Take the Shot, Get the Goal and Win the Game
Hockey legend Wayne Gretzky, the leading scorer in National Hockey League history and arguably the greatest hockey player of all time, has said, “You miss 100 percent of the shots you don’t take.” It’s a famous quote that conveys a common-sense concept: If you don’t try, you will not succeed. However simple of an idea, it’s a realization we in government sometimes forget.
Innovation is the buzzword of the day, and to some it might seem cliché -- another fad in terminology destined for the dustbin of trumped-up terms and phrases like “doing more with less,” “thinking outside the box,” “game-changer” and ideas like “synergy,” “optimization” and “sustainability.”
But innovation is more than a term, phrase or even an idea. Innovation is a necessity and it’s about taking the shot you might not want to take for fear of failure. However, whether we like it or not, failure is often an important part of innovation. Drawing on more quotes, it’s interesting to note that many about innovation purposely point out the challenges of achieving success and the risks of not taking a leap:
“The greatest danger for most of us is not that our aim is too high and we miss it, but that it is too low and we reach it” -- Michaelangelo
“If you’re not failing every now and again, it’s a sign you’re not doing anything innovative.” -- Woody Allen
“If you always do what you always did, you will always get what you always got.” -- Albert Einstein
Cities of any size are immensely complex -- composed of multiple moving parts that are somewhat loosely coordinated, like numerous separate timepieces ticking along within a larger clock. To complicate things further, the services, policies and programs of a city are played out through the unique personalities of people -- a formula that is at best somewhat unpredictable and to a great extent uncontrollable.

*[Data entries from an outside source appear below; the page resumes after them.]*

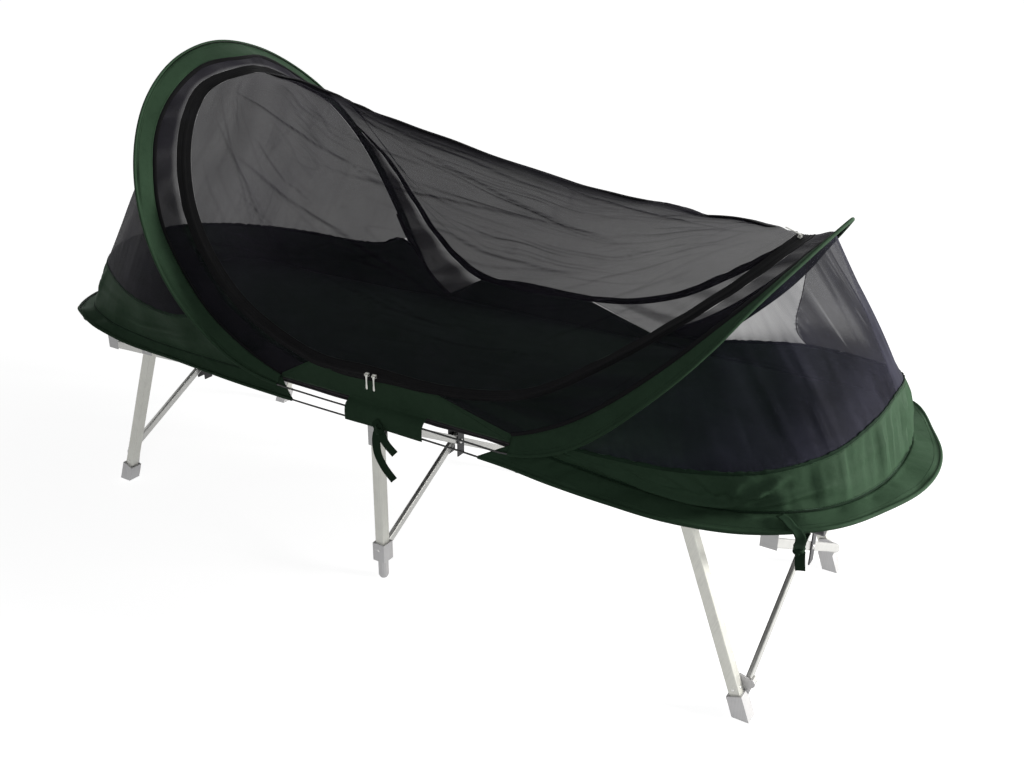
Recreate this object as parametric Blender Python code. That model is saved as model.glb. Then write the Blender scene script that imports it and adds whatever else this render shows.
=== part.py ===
"""Pop-up mosquito net tent tied on a folding aluminium camp bed, modelled at its real size.

Metres, +Z up. The origin is on the floor under the middle of the bed, +X runs to the foot end,
and -Y is the near side, where the door's two zip sliders meet.
"""

import math

import bmesh
import bpy
import numpy as np
from mathutils import Matrix, Vector

# Fits
GAP = 0.0003
SLIDE_GAP = 0.0006

# Camp bed
RAIL_LENGTH = 2.034
RAIL_Y = 0.297
RAIL_Z = 0.465
RAIL_RADIUS = 0.0125
TUBE_WALL = 0.0015
END_BAR_INSET = 0.017
RAIL_CAP_LENGTH = 0.034
RAIL_CAP_WALL = 0.002
BED_CLOTH = 0.0008
POCKET_EASE = 0.0009
POCKET_CLEARANCE = 0.004
NOTCH_MARGIN = 0.004

# Leg frames
LEG_WIDTH = 0.025
LEG_CORNER = 0.003
LEG_OFFSET = 0.018
LEG_Y = RAIL_Y + LEG_OFFSET
FOOT_INSET = 0.099
END_FOOT_X = RAIL_LENGTH / 2 - FOOT_INSET
PIVOT_INSET = 0.265
END_PIVOT_X = RAIL_LENGTH / 2 - PIVOT_INSET
END_PIVOT_DROP = 0.032
END_PIVOT_Z = RAIL_Z - END_PIVOT_DROP
MIDDLE_PIVOT_DROP = 0.091
MIDDLE_PIVOT_Z = RAIL_Z - MIDDLE_PIVOT_DROP
LEG_TOP = 0.010
FOOT_WALL = 0.0042
FOOT_HEIGHT = 0.050
FOOT_SOLE = 0.008
LUG_RADIUS = 0.010
LUG_ROOT = 0.088
COLLAR_BOTTOM = 0.050
COLLAR_TOP = 0.098
PEG_RADIUS = 0.0125
PIN_RADIUS = 0.004
PLATE = 0.002
EAR_WIDTH = 0.034
EAR_BELOW_PIN = 0.013

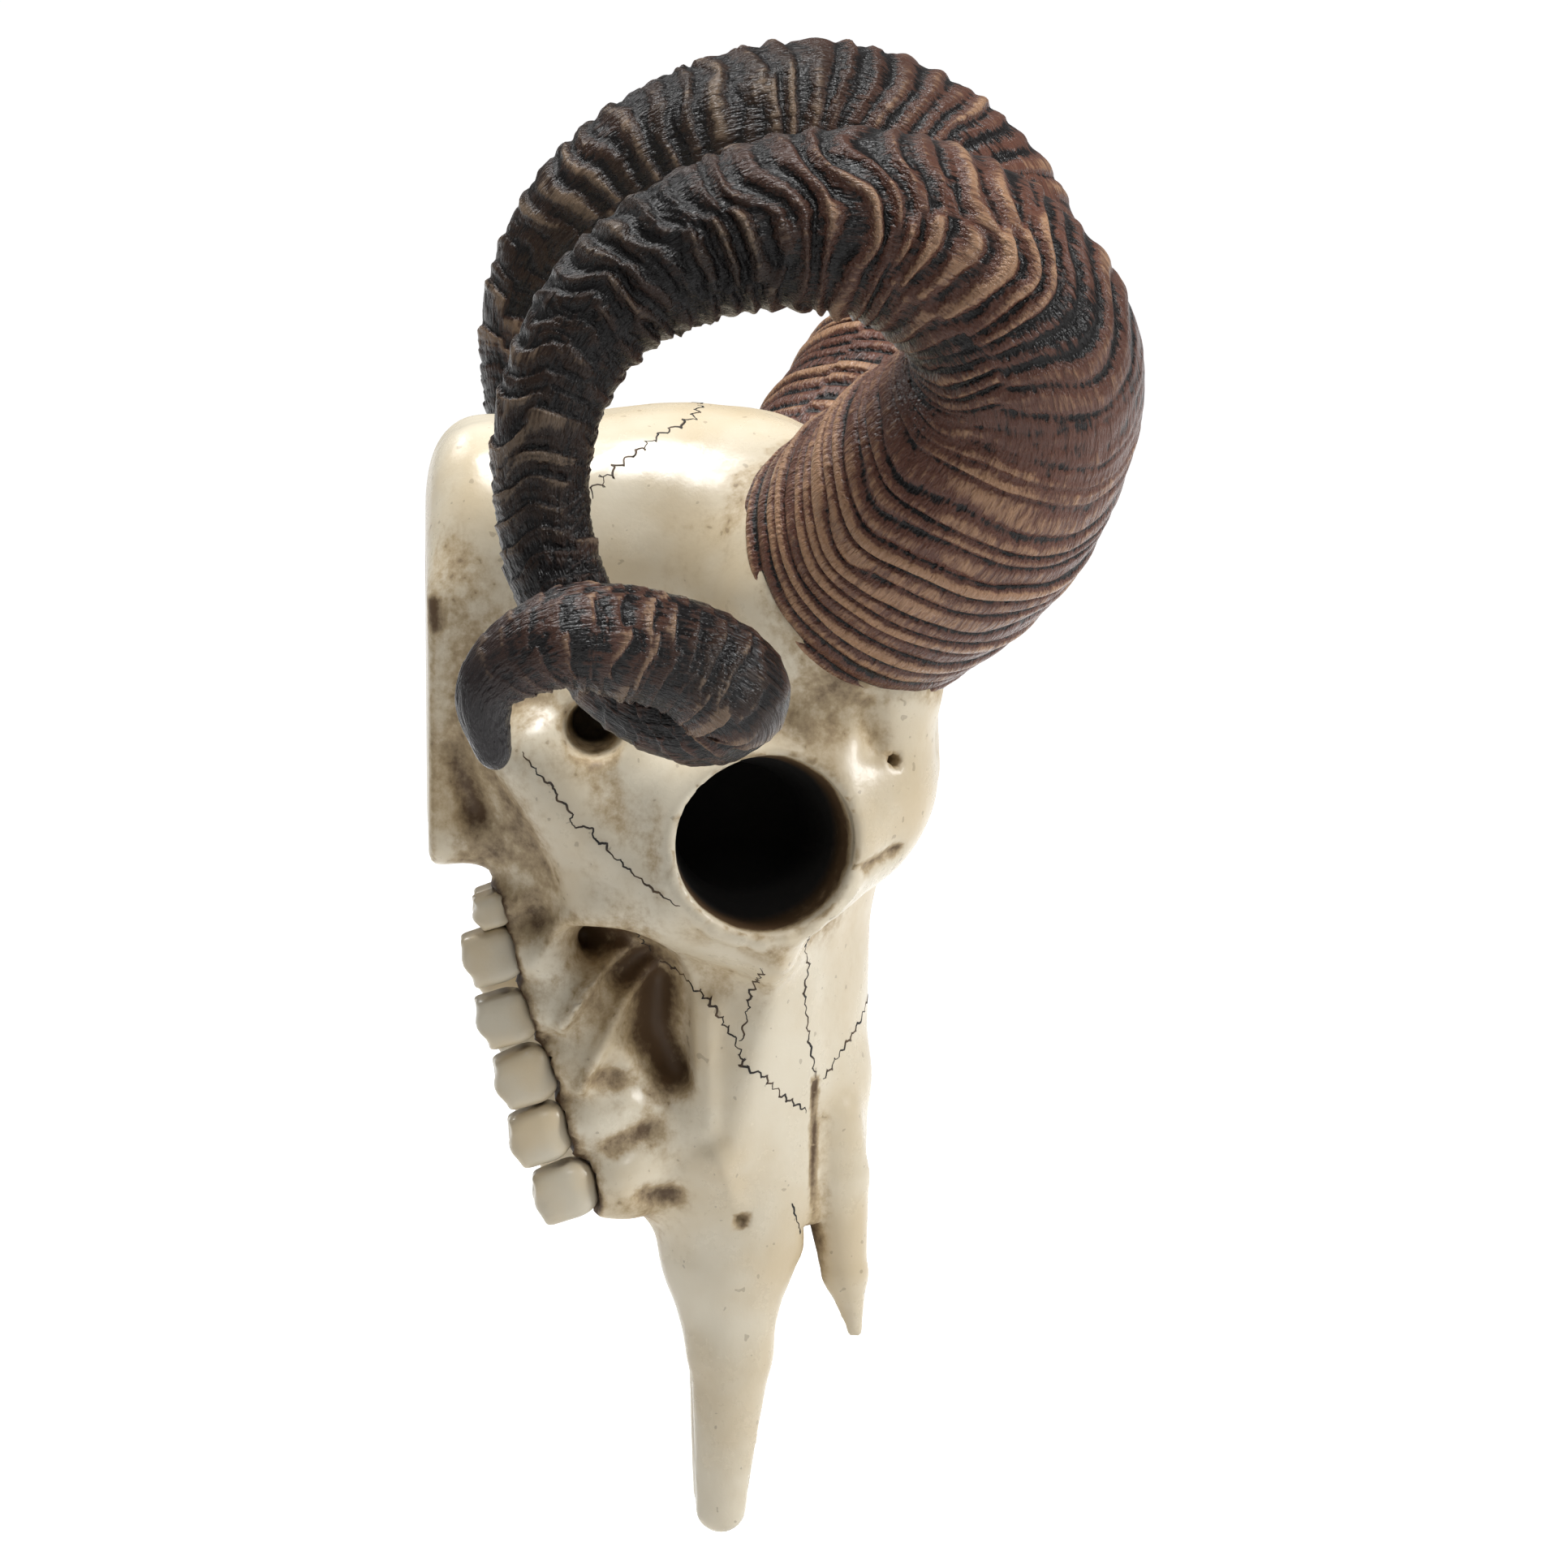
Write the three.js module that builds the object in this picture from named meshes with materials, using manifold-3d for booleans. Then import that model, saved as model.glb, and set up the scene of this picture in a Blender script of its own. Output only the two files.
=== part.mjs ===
// Ram-skull wall ornament: a life-size cast-resin skull with a flat back and a pair of ringed horns.
//
// Frame: millimetres, +Z up. The flat back lies in the plane y = 0 with the wall behind it at +Y, the
// face looks along -Y, and both sides of x = 0 are alike. The origin is on the flat back.
//
// The bone is described by distances: each form is a function that says how far a point is from its
// surface, negative inside. Forms flow into one another, and the zero surface of the whole is meshed.
// Sockets and pockets are then cut out of it, and thin cuts part it into its named bones. Places are
// written [side, fore, up]: out from the middle, forward from the wall, and up.

import * as THREE from 'three';
import { mergeVertices } from 'three/addons/utils/BufferGeometryUtils.js';
import { RoundedBoxGeometry } from 'three/addons/geometries/RoundedBoxGeometry.js';
import Module from 'manifold-3d';

// ---------------------------------------------------------------- driving dimensions

const GAP = 0.35; // between neighbouring pieces
// the spaces that the bone is meshed in, [side, fore, up], and the size of a mesh cell there
const HEAD_SPACE = { low: [-80, -18, -156], high: [80, 140, 80], cell: 9.6 };
const SNOUT_SPACE = { low: [-36, 42, -220], high: [36, 106, -122], cell: 5.4 };
const SIDES = [-1, 1]; // the animal's right side, then its left

const ORBIT = { centre: [57, 78, -34.2], radius: 21, floor: 15, depth: 38, fore: 8, up: 3 };
const EAR = { centre: [52, 38.6, -7.6], radius: 7.2, floor: 4, depth: 22, fore: 0, up: 4 };
const SOCKET_MOUTH = 30; // how far a socket's cutter goes on outside the bone
const SOCKET_SIDES = 24;

const TOOTH_LEAN = 17; // degrees that the crowns point down towards their biting edges
const TOOTH_SIDE = 29.5; // the tooth row, out from the middle
const TOOTH_BREADTH = 12.6;
const TOOTH_ROUND = 3.2;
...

As I write this column, I am in Scranton, Pa. -- a city with an impressive industrial history and an enduring heritage dating back to the early days of capitalism in the United States, but more recently made famous by “The Office.” The topic of my visit to Scranton is innovation and how the community might carve out a new future for itself. Scranton, like other cities, wakes up every day at a crossroads. Leaders must make limited choices among unlimited options to find a new path toward progress.
They are ripe for innovation, but have the normal fears, innate feelings of insecurity and can be overwhelmed by the circumstances. In talking with the 100 participants in the audience, I hear the same questions and concerns that are often voiced at such gatherings: We have limited funds; we have leadership challenges; we are dealing with naysayers. But the people of Scranton desperately want to transform their city.
The challenges in Scranton likely resonate with many cities that are trying to learn the intricate moves of this dance. Adding to the difficult nature of the process is that it is all public. While a private enterprise might be able to incubate, accelerate, experiment and execute new ideas -- ivoting whenever necessary out of the public eye -- in government, experimentation is done in full public view and missteps are not well tolerated. Every step is scrutinized, analyzed and criticized by a very interested group of investors -- the taxpaying citizens of the community.
But cities seeking positive change have no other option. Innovation is born out of necessity and you won’t make the goal and score the win if you don’t take the shot.
The first round of cities in the City Accelerator
are lining up to take their best shot at changing things for the better for low-income workers. In July, their ideas will be on full display for your review and ranking to help the best of them move forward.